Requirement —
Copy these lines exactly and nothing else: from the line holding "Model this object" to the line holding "a ball-bearing swivel.", both lines included.

Records shown —
☆ ☆ ☆ ☆

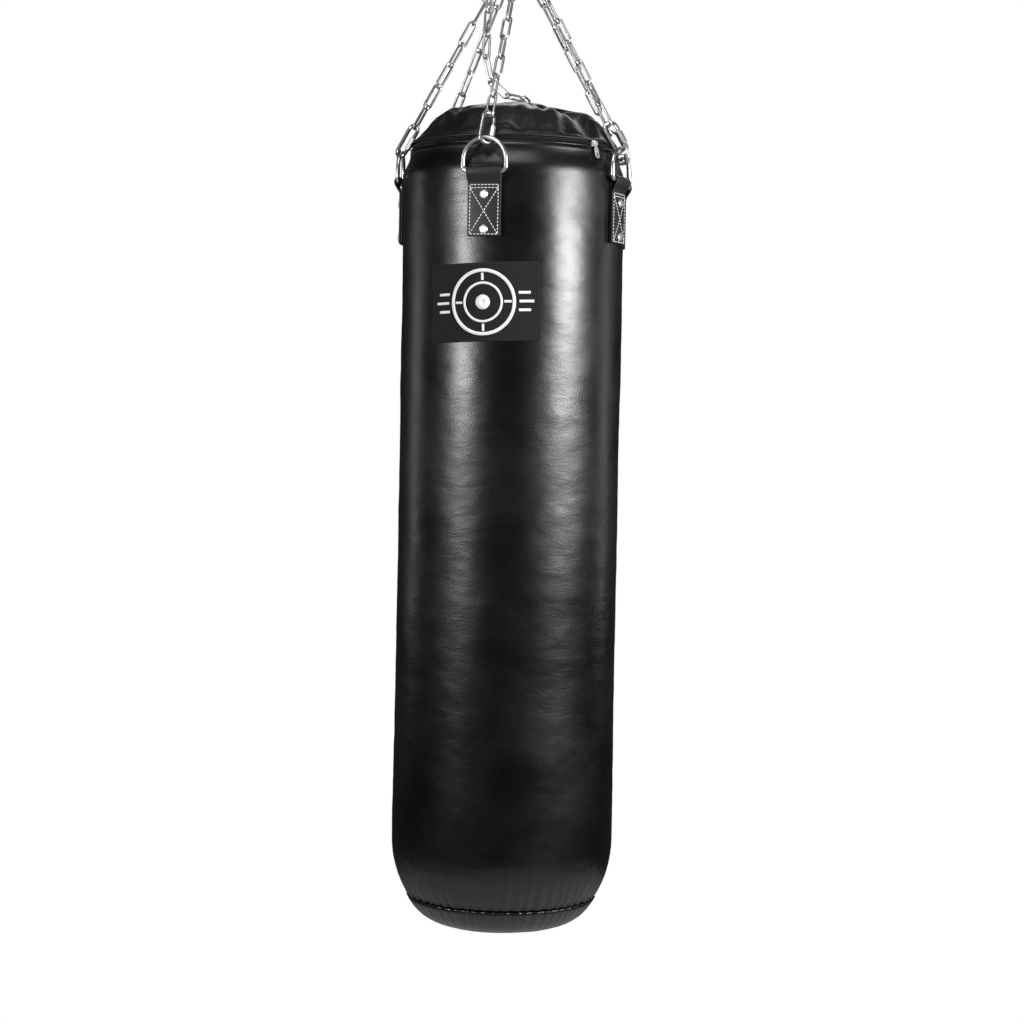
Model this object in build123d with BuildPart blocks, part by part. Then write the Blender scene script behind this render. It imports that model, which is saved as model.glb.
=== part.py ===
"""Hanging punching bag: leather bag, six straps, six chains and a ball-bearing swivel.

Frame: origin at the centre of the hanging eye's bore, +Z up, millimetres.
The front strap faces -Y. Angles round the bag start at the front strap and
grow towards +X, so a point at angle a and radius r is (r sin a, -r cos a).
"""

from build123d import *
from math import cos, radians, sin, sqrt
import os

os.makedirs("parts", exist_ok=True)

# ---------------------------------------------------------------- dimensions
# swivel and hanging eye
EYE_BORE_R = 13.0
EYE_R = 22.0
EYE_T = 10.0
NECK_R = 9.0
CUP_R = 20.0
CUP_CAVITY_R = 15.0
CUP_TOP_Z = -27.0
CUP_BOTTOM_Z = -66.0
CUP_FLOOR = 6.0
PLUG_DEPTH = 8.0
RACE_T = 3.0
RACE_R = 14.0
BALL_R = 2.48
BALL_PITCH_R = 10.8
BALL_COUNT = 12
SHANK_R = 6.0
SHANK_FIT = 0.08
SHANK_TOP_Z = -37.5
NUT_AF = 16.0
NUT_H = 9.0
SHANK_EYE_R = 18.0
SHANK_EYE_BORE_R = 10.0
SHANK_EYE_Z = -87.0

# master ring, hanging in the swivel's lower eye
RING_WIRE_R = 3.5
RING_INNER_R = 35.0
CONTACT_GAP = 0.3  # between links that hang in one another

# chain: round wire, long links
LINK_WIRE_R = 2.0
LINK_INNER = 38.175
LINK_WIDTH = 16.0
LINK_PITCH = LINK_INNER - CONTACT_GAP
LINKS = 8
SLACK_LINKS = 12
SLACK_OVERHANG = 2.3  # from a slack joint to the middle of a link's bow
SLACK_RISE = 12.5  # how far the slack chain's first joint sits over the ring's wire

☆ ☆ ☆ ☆

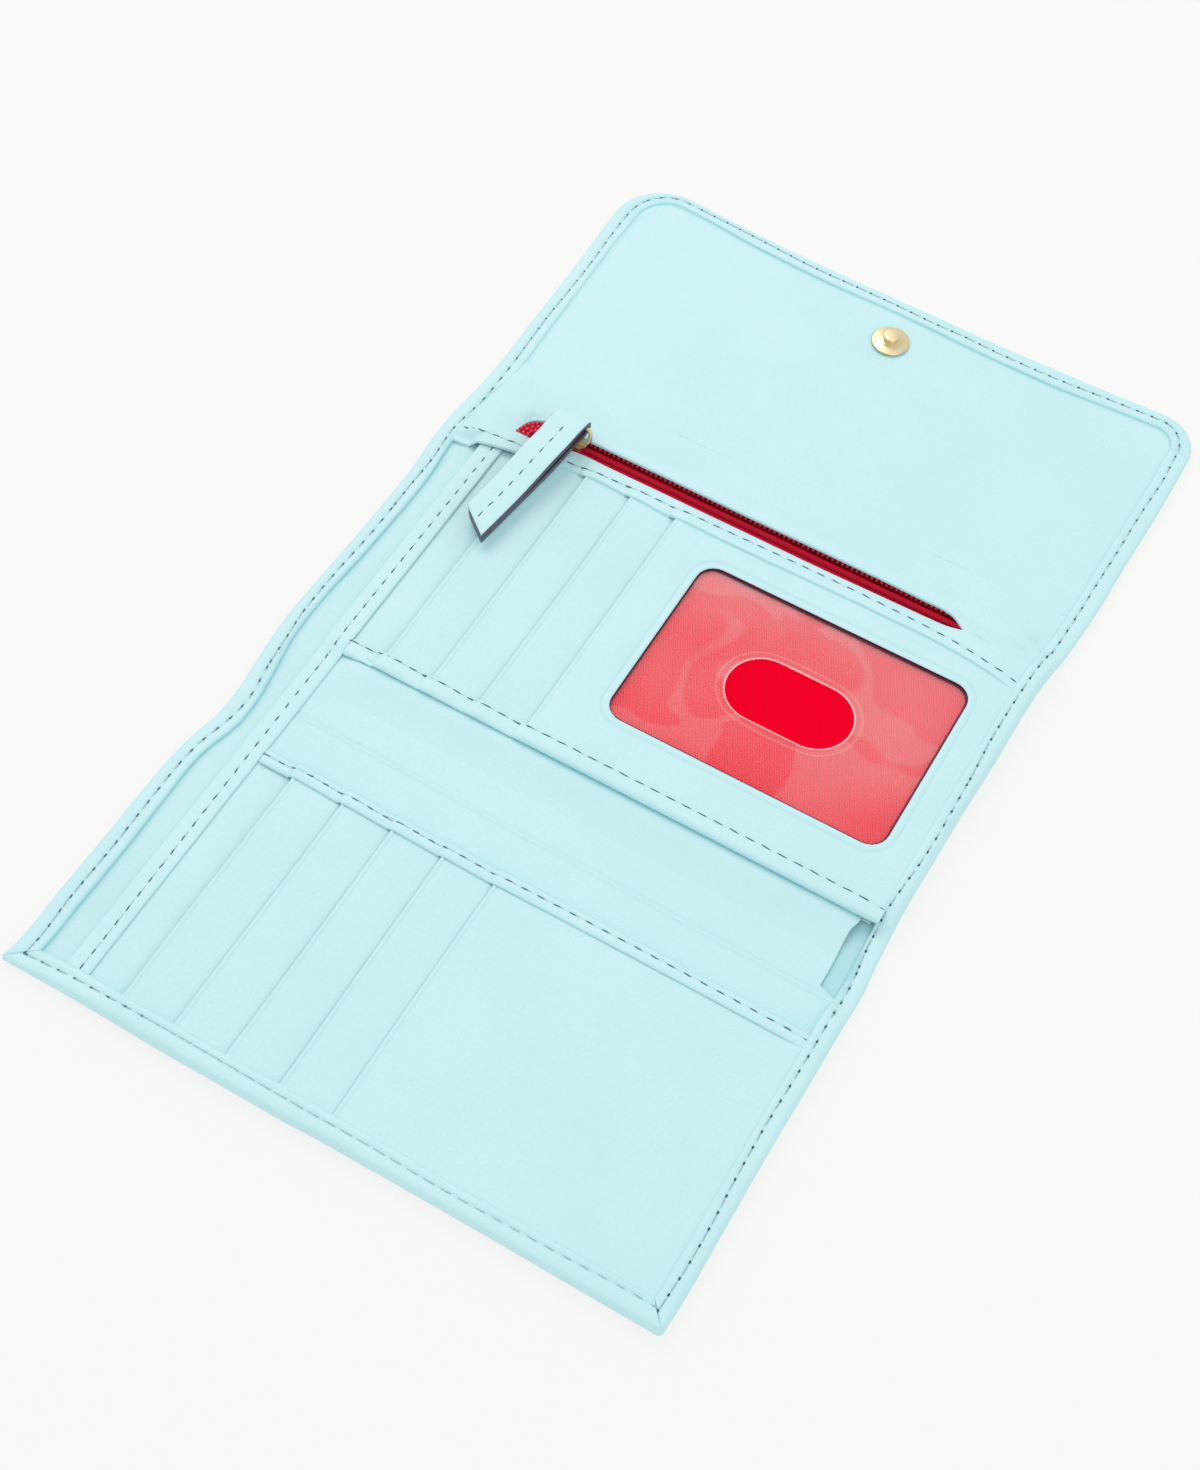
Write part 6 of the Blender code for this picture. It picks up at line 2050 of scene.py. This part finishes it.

☆ ☆ ☆ ☆

Reply to the task —
Model this object in build123d with BuildPart blocks, part by part. Then write the Blender scene script behind this render. It imports that model, which is saved as model.glb.
=== part.py ===
"""Hanging punching bag: leather bag, six straps, six chains and a ball-bearing swivel.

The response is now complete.